伝(つとう) 俊秋(左京)
2年前の本紙(第2974号)で背中に湿布を貼る道具(フライパン用シリコンターナー)と、往診時の難聴者、特に畳に布団を敷いて寝ている患者さんとの会話用に洗濯機の排水ホースを使って話す方法を説明しました。
今回は診察室での難聴者対策です。手をメガホンのようにして話しても、大声になるばかりで話は続きません。そこで手軽に使えるものを紹介します。ポテトチップスの筒です。底のボール紙をくりぬいて、メガホンのように使います。製品によっては底が金属製というものがあります。紙製を購入して切り取って下さい。
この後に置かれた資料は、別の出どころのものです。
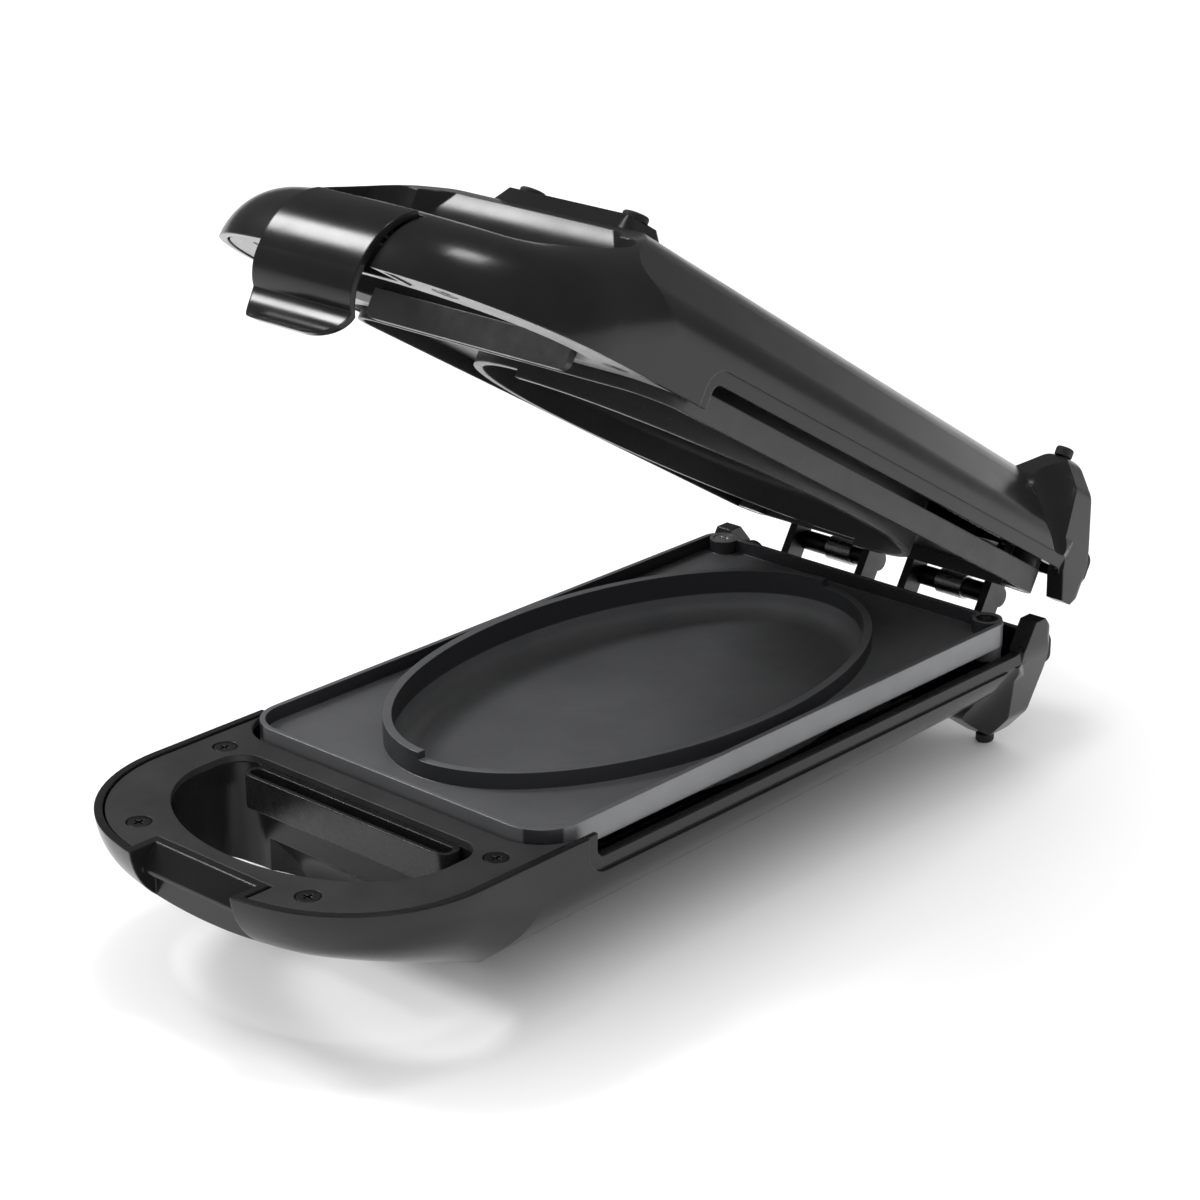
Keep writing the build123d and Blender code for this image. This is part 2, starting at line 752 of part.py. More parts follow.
def cord_bush():
    # The grommet that holds the cord where it enters the base.
    bush = Pos(0, body_rear_y, bush_z) * Rot(90, 0, 0) * Cylinder(bush_r, 4 * wall)
    cone = Cone(bush_flange_r, bush_tip_r, bush_length)
    sleeve = Pos(0, body_rear_y + bush_length / 2, bush_z) * Rot(-90, 0, 0) * cone
    inner = Pos(0, body_rear_y - wall - 1.0, bush_z) * Rot(90, 0, 0) * Cylinder(bush_flange_r, 1.8)
    bore = Pos(0, body_rear_y, bush_z) * Rot(90, 0, 0) * Cylinder(bush_bore_r, 60)
    return bush + sleeve + inner - bore


def front_feet():
    feet = []
    for x in (-foot_x, foot_x):
        foot = z_rod(foot_r, x, foot_y, -stand_depth, -platform_depth)
        edge = foot.edges().filter_by_position(Axis.Z, -stand_depth - fit, -stand_depth + fit)
        feet.append(fillet(edge, foot_edge_r))
    return group(feet)


def pad(width, length, height):
    # A rubber pad with its seat at the origin, rising along Z.
    solid = extrude(RectangleRounded(width, length, min(width, length) / 2 - fit), amount=height)
    edge = solid.edges().filter_by_position(Axis.Z, height - fit / 2, height + fit / 2)
    return fillet(edge, pad_edge_r)


def horn_pads():
    solid = Rot(180, 0, 0) * pad(horn_pad_width, horn_pad_length, stand_depth - horn_depth)
    y = body_rear_y - horn_pad_back
    return group([Pos(x, y, -horn_depth) * solid for x in (-horn_pad_x, horn_pad_x)])


def rest_pads():
    solid = Rot(-90, 0, 0) * pad(rest_pad_width, rest_pad_height, rest_pad_thickness)
    x = body_half_width - rest_pad_inset
    return group([Pos(side * x, body_rear_y, rest_pad_z) * solid for side in (-1, 1)])


def barrel_place():
    rest_angle = atan2(barrel_rise, barrel_back) + radians(lid_rest_angle)
    radius = sqrt(barrel_rise ** 2 + barrel_back ** 2)
    return pivot_y + radius * cos(rest_angle), gap - pivot_z - radius * sin(rest_angle)


def hinge_sleeves():
    barrel_y, barrel_z = barrel_place()
    right = x_rod(sleeve_r, sleeve_low_x, sleeve_high_x, barrel_y, barrel_z)
    right -= x_rod(barrel_r + pin_fit, -reach, reach, barrel_y, barrel_z)
    return group([right, right.mirror(Plane.YZ)])


def hinge_arms():
    # In the lid's own half frame, where the pin lies beyond the parting plane.
    pin_z = gap - pivot_z
    barrel_y, barrel_z = barrel_place()
    foot_top = -arm_foot_depth
    foot_bottom = foot_top - arm_foot_thickness
    right = box(arm_inner_x, arm_outer_x, pivot_y - arm_foot_length / 2, pivot_y + arm_foot_length / 2,
                foot_bottom, foot_top)
    for low in (arm_inner_x, arm_outer_x - arm_thickness):
        high = low + arm_thickness
        right += box(low, high, pivot_y - arm_width / 2, pivot_y + arm_width / 2, foot_bottom, pin_z)
        right += x_rod(eye_r, low, high, pivot_y, pin_z)
    right += x_rod(barrel_r, arm_inner_x, arm_outer_x, barrel_y, barrel_z)
    right -= x_rod(pin_r + pin_fit, -reach, reach, pivot_y, pin_z)
    for x, y in arm_screw_xy:
        right -= z_rod(screw_shank_r + pin_fit, x, y, -reach, foot_top + fit)
    return group([right, right.mirror(Plane.YZ)])


def base_brackets():
    low = arm_inner_x + arm_thickness + bracket_gap
    high = arm_outer_x - arm_thickness - bracket_gap
    right = box(low, high, pivot_y - bracket_half_length, pivot_y + bracket_half_length,
                bracket_foot_z, bracket_foot_z + bracket_thickness)
    for start in (low, high - bracket_thickness):
        end = start + bracket_thickness
        right += box(start, end, pivot_y - eye_r, pivot_y + eye_r, bracket_foot_z, pivot_z)
        right += x_rod(eye_r, start, end, pivot_y, pivot_z)
    right -= x_rod(pin_r + pin_fit, -reach, reach, pivot_y, pivot_z)
    for x, y in arm_screw_xy:
        right -= z_rod(screw_shank_r + pin_fit, x, y, -reach, bracket_foot_z + bracket_thickness + fit)
    return group([right, right.mirror(Plane.YZ)])


def bracket_screws():
    head_z = bracket_foot_z + bracket_thickness + screw_head_height
    return screws_at([(x, y, head_z) for x, y in arm_screw_xy], bracket_screw_length)


def arm_screws():
    return screws_at([(x, y, screw_head_height - arm_foot_depth) for x, y in arm_screw_xy])


def hinge_pins():
    right = x_rod(pin_r, arm_inner_x - pin_overhang, arm_outer_x + pin_overhang, pivot_y, pivot_z)
    return group([right, right.mirror(Plane.YZ)])


def latch_cover():
    centre_y = handle_front_y + handle_round
    centre_z = handle_round - handle_depth
    outer_r = handle_round + cover_proud
    inner_r = outer_r - cover_thickness
    outer_front = (centre_y - outer_r, centre_z)
    inner_front = (centre_y - inner_r, centre_z)
    fold_inner = (cover_fold_y + cover_thickness, cover_fold_reach + cover_thickness / 3)
    tip_inner = (tongue_y + cover_thickness / 2, tongue_reach + cover_thickness * 0.85)
    outer_arc = CenterArc((centre_y, centre_z), outer_r, 180, cover_top_angle)
    inner_arc = CenterArc((centre_y, centre_z), inner_r, 180, cover_top_angle)
    lines = outer_arc + Line(outer_arc @ 1, inner_arc @ 1) + inner_arc
    mid = ((outer_front[0] + cover_fold_y) / 2 - tongue_sag, (outer_front[1] + cover_fold_reach) / 2)
    lines += ThreePointArc(outer_front, mid, (cover_fold_y, cover_fold_reach))
    lines += ThreePointArc(inner_front, (mid[0] + cover_thickness, mid[1]), fold_inner)
    sag = ((cover_fold_y + tongue_y) / 2 + tongue_sag, (cover_fold_reach + tongue_reach) / 2 + tongue_sag)
    lines += ThreePointArc((cover_fold_y, cover_fold_reach), sag, (tongue_y, tongue_reach))
    sag_inner = (sag[0] + cover_thickness * 0.7, sag[1] + cover_thickness * 0.7)
    lines += ThreePointArc(fold_inner, sag_inner, tip_inner)
    lines += Line((tongue_y, tongue_reach), tip_inner)
    sheet = yz_prism(make_face(lines), -cover_half_width, cover_half_width)
    lobe = [(-cover_half_width, -reach), (cover_half_width, -reach), (cover_half_width, tongue_reach),
            (-cover_half_width, tongue_reach)]
    sheet &= xz_prism(rounded(lobe, [0, 0, tongue_round, tongue_round]), -reach, reach)
    hook_end = hook_reach + hook_height
    hook = box(-hook_half_width, hook_half_width, hook_root_y, hook_tip_y, hook_reach, hook_end)
    cheek_low = latch_lug_x + latch_lug_width + latch_cheek_gap
    cheek = x_rod(latch_eye_r, cheek_low, cheek_low + latch_cheek_width, latch_pin_y, -latch_pin_depth)
    cheek += box(cheek_low, cheek_low + latch_cheek_width, centre_y - inner_r - fit, latch_pin_y,
                 -latch_pin_depth - latch_eye_r, -latch_pin_depth + latch_eye_r)
    cheek &= x_rod(inner_r + cover_thickness / 2, 0, reach, centre_y, centre_z)
    cover = sheet + hook + both_sides(cheek)
    return cover - x_rod(latch_pin_r + pin_fit, -reach, reach, latch_pin_y, -latch_pin_depth)


def latch_pin():
    end = latch_lug_x + latch_lug_width + latch_cheek_gap + latch_cheek_width + fit
    return x_rod(latch_pin_r, -end, end, latch_pin_y, -latch_pin_depth)


def latch_spring():
    half = latch_lug_x - 0.5
    coil = x_rod(spring_r, -half, half, latch_pin_y, -latch_pin_depth)
    return coil - x_rod(latch_pin_r + fit, -reach, reach, latch_pin_y, -latch_pin_depth)


def channel():
    # Its rear wall is thick enough to sit against the wall of the grip hole.
    half = channel_half_length
    top, bottom = -channel_top, -channel_top - channel_depth
    end_r = channel_width / 2 - fit
    front = channel_y - channel_width / 2
    outer_face = Pos(0, (front + grip_rear_y) / 2) * RectangleRounded(2 * half, grip_rear_y - front, end_r)
    outer = xy_prism(outer_face, bottom, top)
    inner_width = channel_width - 2 * channel_wall
    inside = RectangleRounded(2 * (half - channel_wall), inner_width, end_r - channel_wall)
    return outer - xy_prism(Pos(0, channel_y) * inside, bottom + channel_wall, reach)


def shield_bar():
    rear = grip_rear_y - fit
    bar = box(-bar_half_length, bar_half_length, rear - bar_thickness, rear, -bar_top, bar_reach)
    edges = bar.edges().filter_by(Axis.Y).filter_by_position(Axis.Z, bar_reach - fit, bar_reach + fit)
    return fillet(edges, bar_foot)


def lid_pose(shape):
    # Mirror in the parting plane, then open about the hinge pin.
    closed = Pos(0, 0, gap) * shape.mirror(Plane.XY)
    return closed.rotate(Axis((0, pivot_y, pivot_z), (-1, 0, 0)), lid_rest_angle)


def pieces():
    handle_screw_z = plate_top - recess_depth + screw_head_height
    plate_screws = screws_at([(x, y, handle_screw_z) for x, y in handle_screw_xy])
    tray_screws = screws_at([(x, y, -fit) for x, y in boss_xy], tray_screw_length)
    base = {
        "base_thermostat": thermostat(),
        "base_terminal_block": terminal_block(),
        "base_grip_channel": channel(),
        "cord_inlet_bush": cord_bush(),
        "base_hinge_brackets": base_brackets(),
        "base_bracket_screws": bracket_screws(),
        "hinge_pins": hinge_pins(),
    }
    lid = {
        "lid_hinge_arms": hinge_arms(),
        "lid_arm_screws": arm_screws(),
        "hinge_sleeves": hinge_sleeves(),
        "lid_shield_bar": shield_bar(),
        "latch_cover": latch_cover(),
        "latch_pin": latch_pin(),
        "latch_spring": latch_spring(),
    }
    for prefix, half, is_lid in (("base", base, False), ("lid", lid, True)):
        half[f"{prefix}_housing"] = housing(is_lid)
        half[f"{prefix}_handle_plate"] = handle_plate(is_lid)
        half[f"{prefix}_handle_screws"] = plate_screws
        half[f"{prefix}_tray"] = tray(1 if is_lid else -1)
        half[f"{prefix}_tray_screws"] = tray_screws
        half[f"{prefix}_heating_element"] = heater()
        half[f"{prefix}_element_clamps"] = heater_clamps()
        half[f"{prefix}_reflector"] = reflector()
        half[f"{prefix}_thermal_fuse"] = thermal_fuse()
        half[f"{prefix}_wiring"] = wiring(not is_lid)
        half[f"{prefix}_front_feet"] = front_feet()
        half[f"{prefix}_horn_pads"] = horn_pads()
        half[f"{prefix}_rest_pads"] = rest_pads()
    return base | {name: lid_pose(shape) for name, shape in lid.items()}


def main():
    os.makedirs("parts", exist_ok=True)
    placed = pieces()
    whole = group(placed.values()).bounding_box()
    to_origin = Pos(0, -whole.center().Y, -whole.min.Z)
    for name, shape in placed.items():
        export_step(to_origin * shape, f"parts/{name}.step")


main()
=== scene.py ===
import bpy
import json
from math import radians, sin, cos
from mathutils import Matrix, Vector

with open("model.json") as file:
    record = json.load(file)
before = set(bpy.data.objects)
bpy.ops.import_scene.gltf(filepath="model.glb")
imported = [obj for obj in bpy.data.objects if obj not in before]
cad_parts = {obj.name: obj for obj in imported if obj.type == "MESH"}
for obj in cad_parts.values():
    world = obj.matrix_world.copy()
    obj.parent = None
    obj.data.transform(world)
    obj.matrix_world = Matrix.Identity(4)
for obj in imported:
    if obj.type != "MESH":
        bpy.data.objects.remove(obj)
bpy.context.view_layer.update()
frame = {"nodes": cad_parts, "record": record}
nodes = frame["nodes"]
print("frame loaded")

view = {
    "azimuth": 42.22,            # degrees round the object, from the handle's side
    "elevation": 21.42,
    "place": (0.6436, -0.7157136, 0.4586),
    "lens": 97.19,
    "sensor": 36,
    "nearest": 0.05,
    "farthest": 20,
}


def addCamera():
    az, el = radians(view["azimuth"]), radians(view["elevation"])
    back = Vector((sin(az) * cos(el), -cos(az) * cos(el), sin(el)))
    right = Vector((cos(az), sin(az), 0))
    up = back.cross(right)
    turn = Matrix((right, up, back)).transposed().to_4x4()
    data = bpy.data.cameras.new("photoCamera")
    data.lens = view["lens"]
    data.sensor_width = view["sensor"]
    data.clip_start, data.clip_end = view["nearest"], view["farthest"]
    camera = bpy.data.objects.new("photoCamera", data)
    camera.matrix_world = Matrix.Translation(view["place"]) @ turn
    bpy.context.collection.objects.link(camera)
    bpy.context.scene.camera = camera


addCamera()
print("camera placed")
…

この筒を使用すると、声がけっこうまっすぐに飛ぶので、そう大きな声を出さなくても患者さんの耳に届きます。少し離れていても有効です。逆に小さな声で患者さんに話しかけられても医師の耳に届きます。難聴ですかと問うといやがる患者さんもいらっしゃいますので、様子をみてサッと使用するとそのまま受け入れてくださいます。
これは医療関係者だけでなく、老夫婦間でも使えます。食事の会話が盛り上がるでしょう。頭の活性化に役立ちます。しかも、わずか200円弱です。
ただし、医院で使う際は白い紙を巻いて下さい。「先生、食べながら仕事しているの?」と聞かれました。
なお、コンビニで売っている小さな筒はダメで、直径7センチ、長さ23センチです。コツはゆっくり区切って話すことです。補聴器なしでもけっこう聞こえているようです。患者さんに笑顔がでます。